Registered Nurses' Association of Ontario

Nursing Best Practice Guidelines


1.0 Nurses will acknowledge and accept the patients’ self-report of dyspnea.

1.1 All individuals identified as having dyspnea related to COPD will be assessed appropriately. Respiratory assessment should include:

  • Level of dyspnea
    • Present level of dyspnea (for patients who are able to self-report)
    • Present dyspnea should be measured using a quantitative scale such as a visual analogue or numeric rating scale
    • Present level of dyspnea (for patients who are unable to self-report) Present level of dyspnea should be measured using a quabtitative scale such as the Respiratory Distress Observation Scale (RDOS)
  • Usual level of dyspnea
  • Vital signs
  • Pulse oximetry
  • Chest auscultation
  • Chest wall movement and shape/abnormalities
  • Presence of peripheral edema
  • Accessory muscle use
  • Presence of cough and/or sputum
  • Ability to complete a full sentence
  • Level of consciousness
  • Watch for swallowing difficulties

1.2 Nurses will be able to identify stable and unstable dyspnea, and acute respiratory failure.

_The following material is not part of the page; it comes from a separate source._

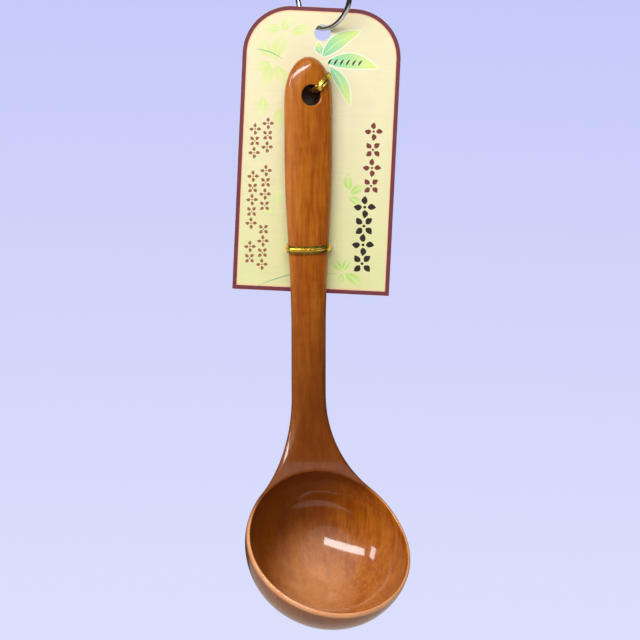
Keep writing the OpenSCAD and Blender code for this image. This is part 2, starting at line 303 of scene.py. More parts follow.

1.3 Every adult with dyspnea who has a history of smoking and is over the age of 40 should be screened to identify those most likely to be affected by COPD. As part of the basic dyspnea assessment, nurses should ask every patient:

  • Do you have progressive activity-related shortness of breath?
  • Do you have a persistent cough and sputum production?
  • Do you experience frequent respiratory tract infections?

1.4 For patients who have a history of smoking and are over the age of 40, nurses should advocate for spirometric testing to establish early diagnosis in at risk individuals.